_Exercise aim_
Pick out all lines with the word "this" from the records that follow.
Start of Provided records
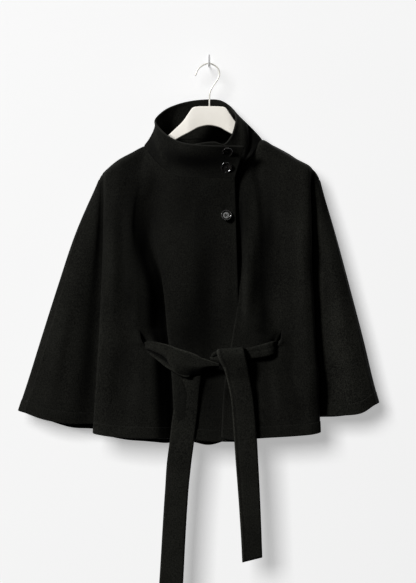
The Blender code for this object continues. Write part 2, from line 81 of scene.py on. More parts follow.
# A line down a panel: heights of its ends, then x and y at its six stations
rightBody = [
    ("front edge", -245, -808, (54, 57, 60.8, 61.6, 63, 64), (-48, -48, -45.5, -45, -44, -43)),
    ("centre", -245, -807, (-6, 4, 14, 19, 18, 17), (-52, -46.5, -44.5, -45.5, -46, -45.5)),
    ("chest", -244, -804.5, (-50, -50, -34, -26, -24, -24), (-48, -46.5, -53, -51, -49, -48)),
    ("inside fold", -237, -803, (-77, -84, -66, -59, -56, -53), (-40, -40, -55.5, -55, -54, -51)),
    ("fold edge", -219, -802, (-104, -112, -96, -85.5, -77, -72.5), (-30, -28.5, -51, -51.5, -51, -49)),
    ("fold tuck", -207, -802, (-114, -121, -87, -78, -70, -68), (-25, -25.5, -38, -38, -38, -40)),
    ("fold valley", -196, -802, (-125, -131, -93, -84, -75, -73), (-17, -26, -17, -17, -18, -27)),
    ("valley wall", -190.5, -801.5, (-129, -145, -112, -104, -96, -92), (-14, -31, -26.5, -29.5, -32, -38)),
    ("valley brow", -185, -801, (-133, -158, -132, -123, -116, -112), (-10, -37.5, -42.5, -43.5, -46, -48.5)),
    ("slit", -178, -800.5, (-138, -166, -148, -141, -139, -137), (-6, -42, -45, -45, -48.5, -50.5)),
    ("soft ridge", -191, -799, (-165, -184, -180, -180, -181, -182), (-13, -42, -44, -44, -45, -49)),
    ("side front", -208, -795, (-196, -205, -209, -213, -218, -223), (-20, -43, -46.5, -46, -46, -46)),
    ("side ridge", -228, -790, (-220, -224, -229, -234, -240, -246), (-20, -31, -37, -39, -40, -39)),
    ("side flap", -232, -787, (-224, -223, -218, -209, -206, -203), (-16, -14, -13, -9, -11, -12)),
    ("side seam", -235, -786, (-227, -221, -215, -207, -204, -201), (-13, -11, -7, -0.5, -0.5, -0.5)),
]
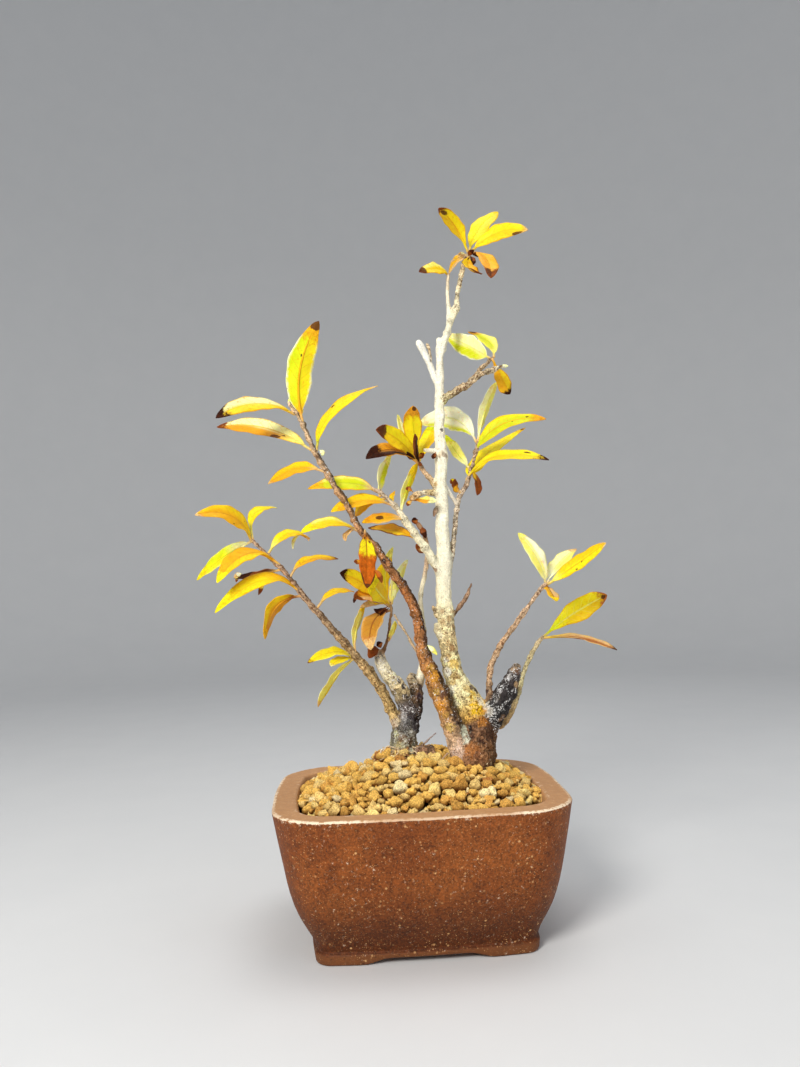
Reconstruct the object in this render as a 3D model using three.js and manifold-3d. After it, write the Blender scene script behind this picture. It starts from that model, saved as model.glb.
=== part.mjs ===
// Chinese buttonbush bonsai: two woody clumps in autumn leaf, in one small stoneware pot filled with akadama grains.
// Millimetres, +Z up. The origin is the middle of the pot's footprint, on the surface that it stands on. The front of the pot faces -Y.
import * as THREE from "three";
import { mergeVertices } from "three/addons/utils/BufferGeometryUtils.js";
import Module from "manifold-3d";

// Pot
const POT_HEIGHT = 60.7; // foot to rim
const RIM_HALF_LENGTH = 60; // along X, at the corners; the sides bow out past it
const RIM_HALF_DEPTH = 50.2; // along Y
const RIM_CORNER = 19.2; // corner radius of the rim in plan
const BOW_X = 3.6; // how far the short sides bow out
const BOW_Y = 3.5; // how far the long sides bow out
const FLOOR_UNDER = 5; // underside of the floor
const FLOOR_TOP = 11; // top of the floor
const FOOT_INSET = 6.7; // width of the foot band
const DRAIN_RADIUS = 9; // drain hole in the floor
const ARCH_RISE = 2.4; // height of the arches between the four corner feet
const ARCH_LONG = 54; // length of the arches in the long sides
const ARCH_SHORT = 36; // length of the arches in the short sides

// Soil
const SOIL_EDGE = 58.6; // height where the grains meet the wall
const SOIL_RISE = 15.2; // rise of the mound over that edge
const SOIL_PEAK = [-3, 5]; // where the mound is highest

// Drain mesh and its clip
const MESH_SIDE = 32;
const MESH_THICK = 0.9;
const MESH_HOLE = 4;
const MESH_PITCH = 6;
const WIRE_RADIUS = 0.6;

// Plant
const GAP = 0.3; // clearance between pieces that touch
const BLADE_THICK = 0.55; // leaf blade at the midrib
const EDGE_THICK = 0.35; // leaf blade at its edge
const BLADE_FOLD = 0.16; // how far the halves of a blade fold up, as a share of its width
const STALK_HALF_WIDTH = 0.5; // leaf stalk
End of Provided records
_Expected output_
The Blender code for this object continues. Write part 2, from line 81 of scene.py on. More parts follow.
Reconstruct the object in this render as a 3D model using three.js and manifold-3d. After it, write the Blender scene script behind this picture. It starts from that model, saved as model.glb.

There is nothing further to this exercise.